That brings up a question I have: What does the wrench symbol mean?
I've thought it would make sense for it to indicate modified/unmodified controls, e.g. automatic transmission in a car that was manual, or traction control on in one that never had it. But maybe it's more mundane than that?
Also, the car symbol?
The wrench-symbol means the sim-racer was not using default-setup. You can just pick the ghost-setup if there is a ghost- and a wrench-symbol. If there is a ghost but no wrench symbol, he or she was using default setup.
About the initial post: If you shift h-pattern F1-cars with flappy pedals, I guess you loose 10 sec. alone through the shift-delay. The fastest way is using h-shifter with auto-clutch in AMS2 in those cars to left-foot brake, but without getting the shift-delay that's built in the game if using sequential.
After almost 8 years of sim-racing and the first three years almost just hot-lapping Nordschleife in AC I can tell, mastering the Nordschleife is more than managing it. You need to drive on the limit all the time using the optimal line in every corner and technique to get close to the best times or beat them. I got better around Nordschleife by practicing other tracks instead. The Nordschleife is IMO NOT a great teacher and especially modern GP-tracks like Hockenheimring or Silverstone do a better job for the driving-technique because some corner-combinations are awkward and unnatural and force you to think outside the box.
I've set some dozens 'WRs' in AMS2, but I'm not the talent to beat aliens probably half as old as me, but in AMS2 and rF2 I get close enough to tell that the lap-times are legit and there is no setup-BS that makes you faster. In rF2 there is more setup-BS than AMS2.
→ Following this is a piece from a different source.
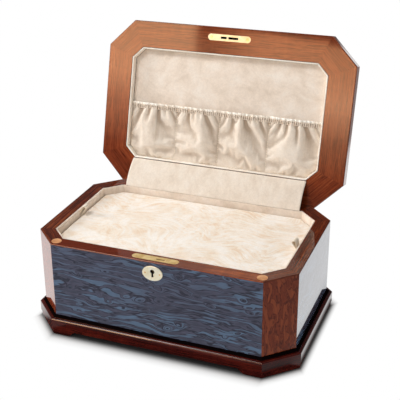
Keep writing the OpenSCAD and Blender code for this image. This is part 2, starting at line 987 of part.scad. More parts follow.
module lid_back_rail() {
    color("#8f4f2d")
    in_lid()
    difference() {
        lid_length(BACK);
        at_hinges() {
            translate([-hinge_len / 2 - pilot_fit, leaf_y - pilot_fit, z_lid - over])
            cube([hinge_len + 2 * pilot_fit, hinge_y - leaf_y, leaf_t + over]);
            translate([-hinge_len / 2 - knuckle_gap, hinge_y, z_lid - over])
            cube([hinge_len + 2 * knuckle_gap, lid_over + over, hinge_z + knuckle_room - z_lid + over]);
        }
        knuckle_notch();
        translate([0, 0, z_lid]) at_leaf_screws() mirror([0, 0, 1]) screw_hole();
    }
}

module lid_left_rail() {
    color("#9c5a35") in_lid() lid_length(LEFT);
}

module lid_right_rail() {
    color("#9c5a35") in_lid() lid_length(RIGHT);
}

module lid_corners() {
    color("#93532f") in_lid() for (k = CORNERS) lid_length(k);
}

module lid_top_board() {
    color("#5f2016")
    in_lid()
    hull()
    for (p = top_edge())
        translate([0, 0, max(z_top, p[1] - slice)])
        linear_extrude(slice)
        polygon(outline(lid_over - p[0]));
}

module lid_top_veneer() {
    color("#2f4257")
    in_lid()
    octagon_board(lid_over - field_inset, z_top + lid_top_t, z_top + lid_top_t + veneer_t * 0.3);
}

module lid_lining_edge() {
    color("#e9dcc6")
    in_lid()
    for (k = [0:7]) side_board(k, lid_inner, recess_in, z_lid + recess_drop, z_recess);
}

module lid_lining_panel() {
    color("#e0cfb6") in_lid() octagon_board(lid_inner, z_recess, z_top);
}

// Pocket cloth

// Half the width of the recess at height y, less at its chamfered foot
function cloth_half(y) =
    body_w / 2 + recess_in - loose_fit - max(0, y - (cloth_foot_y - cloth_leg));

// Gap between the cloth and the panel, in pocket p at part s of its width and part v of its height
function cloth_gap(s, v, p) =
    let (
        rise = mouth_gap + (belly_gap - mouth_gap) * sin(min(180, 200 * v)),
        fall = v < 0.55 ? 1 : cos(90 * (v - 0.55) / 0.45),
        across = pow(sin(180 * s), 0.5),
        folds = fold_h * sin(360 * fold_count * s + 70 * p) * (1 - v) * sin(180 * s)
    )
    max(0, rise * fall * across + folds * min(1, 6 * v));

// Points of one face of the cloth, set off from the panel by lift
function cloth_face(rows, y0, y1, v0, v1, lift) =
    [for (r = [0:rows], p = [0:3], i = [0:(p == 3 ? cloth_cols : cloth_cols - 1)])
        let (
            t = r / rows,
            y = y0 + (y1 - y0) * t,
            v = v0 + (v1 - v0) * t,
            s = i / cloth_cols,
            edge = [-cloth_half(y), seam_left, seam_mid, seam_right, cloth_half(y)]
        )
        [edge[p] + (edge[p + 1] - edge[p]) * s, y, z_recess - cloth_gap(s, v, p) - lift]];

// Closed sheet of cloth between two heights
module cloth_sheet(rows, y0, y1, v0, v1, thick) {
    n = 4 * cloth_cols + 1;
    m = n * (rows + 1);
    points = concat(cloth_face(rows, y0, y1, v0, v1, 0), cloth_face(rows, y0, y1, v0, v1, thick));
    quads = concat(
        [for (r = [0:rows - 1], i = [0:n - 2]) [r * n + i, (r + 1) * n + i, (r + 1) * n + i + 1, r * n + i + 1]],
        [for (r = [0:rows - 1], i = [0:n - 2])
            [m + r * n + i, m + r * n + i + 1, m + (r + 1) * n + i + 1, m + (r + 1) * n + i]],
        [for (i = [0:n - 2]) [i, i + 1, m + i + 1, m + i]],
        [for (i = [0:n - 2]) [rows * n + i, m + rows * n + i, m + rows * n + i + 1, rows * n + i + 1]],
        [for (r = [0:rows - 1]) [r * n, m + r * n, m + (r + 1) * n, (r + 1) * n]],
        [for (r = [0:rows - 1])
            [r * n + n - 1, (r + 1) * n + n - 1, m + (r + 1) * n + n - 1, m + r * n + n - 1]]
    );
    faces = [for (q = quads, h = [0, 1]) h == 0 ? [q[0], q[1], q[2]] : [q[0], q[2], q[3]]];
    polyhedron(points, faces);
}

module pocket_cloth() {
    color("#d9c2a0")
    in_lid()
    cloth_sheet(cloth_rows, pocket_mouth_y, cloth_foot_y, 0, 1, cloth_t);
}

module pocket_elastic() {
    color("#efe3cf")
    in_lid()
    cloth_sheet(1, pocket_mouth_y - elastic_w, pocket_mouth_y, 0, 0, cloth_t * 1.5);
}

module strike_plate() {
    color("#e0c06a")
    in_lid()
    difference() {
        translate([0, bolt_y, z_lid]) slot_plate(plate_l, strike_w, strike_t);
        translate([strike_slot_x, bolt_y - strike_slot_h / 2, z_lid - over])
        cube([strike_slot_w, strike_slot_h, strike_t + 2 * over]);
        translate([spare_slot_x, bolt_y - strike_slot_h / 2, z_lid - over])
        cube([spare_slot_w, strike_slot_h, strike_t + 2 * over]);
        translate([0, 0, z_lid]) at_plate_screws() mirror([0, 0, 1]) screw_hole();
    }
}

module strike_screws() {
    color("#c9a24c") in_lid() translate([0, 0, z_lid]) at_plate_screws() mirror([0, 0, 1]) screw();
}

// Cloth flap over the hinges, from the top of the lining to the foot of the recess

module hinge_flap() {
    foot = [body_d / 2 + in_lining + lining_t / 2, z_rim - lining_drop + 0.1];
    lid_y = body_d / 2 + recess_in + lining_t / 2;
    head = [open_y(lid_y, z_lid - 0.4), open_z(lid_y, z_lid - 0.4)];
    mid = (foot + head) / 2 + [-flap_bulge, flap_bulge] * 0.7;
    steps = 14;
    line = [for (i = [0:steps])
        let (t = i / steps)
        foot * (1 - t) * (1 - t) + mid * 2 * t * (1 - t) + head * t * t];
    back = [for (i = [steps:-1:0])
        let (
            a = line[max(0, i - 1)],
            b = line[min(steps, i + 1)],
            d = (b - a) / norm(b - a)
        )
        line[i] + [-d[1], d[0]] * flap_t];
    color("#efe6d6")
    in_row()
    translate([-flap_w / 2, 0, 0])
    rotate([90, 0, 90])
    linear_extrude(flap_w)
    polygon(concat(line, back));
}

plinth_front();
plinth_back();
plinth_sides();
plinth_corners();
foot_front_right();
foot_back_right();
foot_back_left();
foot_front_left();
foot_pads();
floor_board();
front_panel();
back_panel();
left_panel();
right_panel();
corner_posts();
front_veneer();
back_veneer();
side_veneers();
corner_veneers();
rim_front();
rim_back();
rim_sides();
rim_corners();
lining_front();
lining_back();
lining_sides();
lining_corners();
lining_floor();
cover_ledges();
cover_board();
cover_pad();
pull_loop_left();
pull_loop_right();
lock_case();
lock_plate();
lock_screws();
lock_drum();
lock_bolt();
escutcheon();
escutcheon_screws();
bumpers();
hinge_body_leaves();
hinge_pins();
hinge_body_screws();
hinge_lid_leaves();
hinge_lid_screws();
lid_front_rail();
lid_back_rail();
lid_left_rail();
lid_right_rail();
lid_corners();
lid_top_board();
lid_top_veneer();
lid_lining_edge();
lid_lining_panel();
pocket_cloth();
pocket_elastic();
strike_plate();
strike_screws();
hinge_flap();
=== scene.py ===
# %% [markdown]
# # A keepsake box in lacquered veneer
# The box is built in CAD and loaded here as a fixed frame. Blender adds what CAD leaves out: the figure of
# the veneers, the lacquer, the nap of the suede, and the cloth of the pocket.

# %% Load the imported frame
import json
import math

import bmesh
import bpy
import numpy as np
from mathutils import Matrix, Vector, noise

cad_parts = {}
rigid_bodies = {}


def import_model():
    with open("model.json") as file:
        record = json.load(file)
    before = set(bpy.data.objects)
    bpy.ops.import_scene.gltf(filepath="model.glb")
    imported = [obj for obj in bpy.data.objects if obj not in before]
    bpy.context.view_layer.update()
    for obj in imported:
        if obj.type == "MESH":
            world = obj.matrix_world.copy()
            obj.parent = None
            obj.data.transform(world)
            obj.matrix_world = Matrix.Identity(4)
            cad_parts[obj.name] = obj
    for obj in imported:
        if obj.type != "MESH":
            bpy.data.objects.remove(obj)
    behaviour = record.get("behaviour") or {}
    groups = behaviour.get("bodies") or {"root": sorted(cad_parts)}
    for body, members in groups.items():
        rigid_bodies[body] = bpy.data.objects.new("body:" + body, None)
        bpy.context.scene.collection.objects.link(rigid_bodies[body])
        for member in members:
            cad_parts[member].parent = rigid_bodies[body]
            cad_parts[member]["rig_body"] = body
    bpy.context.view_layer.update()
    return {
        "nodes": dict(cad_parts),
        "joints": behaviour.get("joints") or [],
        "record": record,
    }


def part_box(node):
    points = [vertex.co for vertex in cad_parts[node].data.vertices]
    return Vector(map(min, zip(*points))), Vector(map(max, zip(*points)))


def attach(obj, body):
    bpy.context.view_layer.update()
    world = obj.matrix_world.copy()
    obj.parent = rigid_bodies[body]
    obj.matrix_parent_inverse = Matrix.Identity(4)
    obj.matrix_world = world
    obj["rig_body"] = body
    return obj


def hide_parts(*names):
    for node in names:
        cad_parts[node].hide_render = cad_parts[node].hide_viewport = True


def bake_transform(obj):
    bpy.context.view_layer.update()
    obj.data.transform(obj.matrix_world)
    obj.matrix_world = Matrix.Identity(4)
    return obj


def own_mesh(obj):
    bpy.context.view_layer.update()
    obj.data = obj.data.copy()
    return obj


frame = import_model()
nodes = frame["nodes"]
slots = {part["node"]: part["material_slot"] for part in frame["record"]["subparts"]}
scene = bpy.context.scene
scene.view_settings.view_transform = "Standard"

# %% [markdown]
# The plan of the box is a rectangle with its corners cut at 45 degrees. Linings, pads and strips all follow
# that outline at some distance inside it, so one function gives its eight corners at any offset. The sides
# are counted from the front anticlockwise, as seen from above.

# %% Sizes of the box, in metres
MM = 0.001
half_w = 175 * MM
half_d = 111.5 * MM
corner_leg = 34 * MM
recess_deep = 10 * MM
middle_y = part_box("front_veneer")[0].y + half_d
z_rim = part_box("rim_front")[1].z
z_lid = z_rim + 0.8 * MM


def plan(off):
    """Half the width, half the depth and the leg of the cut corner, moved out by off."""
    return half_w + off, half_d + off, corner_leg + off * (2 - math.sqrt(2))


def outline(off):
    """The eight corners of the plan, moved out by off."""
    a, b, leg = plan(off)
    corners = [(-a + leg, -b), (a - leg, -b), (a, -b + leg), (a, b - leg),
               (a - leg, b), (-a + leg, b), (-a, b - leg), (-a, -b + leg)]
    return [Vector((x, y + middle_y)) for x, y in corners]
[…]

F1-cars are very tricky at exploiting their potential because the faster you drive them, the more downforce they produce, the more grip. This is convenient for beginners since there is less understeer and shorter braking-distances, but the learning-curve is much better with low to no-downforce cars. The typical F1-driver started with karting (spool), than Formula Ford/BMW (F Trainer) or Vee in the past (open diff) and it's IMO mandatory to be quick in those cars.
What I love about AMS2 and rF2 as well: Being quick at hot-lapping doesn't make you win races and could be even a handicap. I just had a LFM-race in rF2 around Nürburgring Endurance and managed to qualify 6th out of 25 while the pole setter was incredible 11 sec faster. After 8 race-laps I won and wasn't even overtaking anybody, just doing roughly my qualifying-time over and over again.
The problem with hot-lapping is not just the lack of risk-management. Fresh tyres allow a different driving-style (late apexing) that's quicker with fresh tyres, but prone to fail with tyre-wear kicking in. My apex (slowest point of the corner) is maybe a car-length earlier which makes me a bit slower, but I don't have to adapt my line during the race. There are people that can do both and win more races than I do, but most people can't. I was doing far more TimeTrials in the past and noticed that my race consistancy went down. And the pure pace is usually meaningless if you fail just once during a race.
The best way of learning AMS2 is watching real onboards and observing where and how they brake and what's the slowest point of a corner. This might not put you on P1 of the hotlap-leaderboards, but shouldn't be far off either.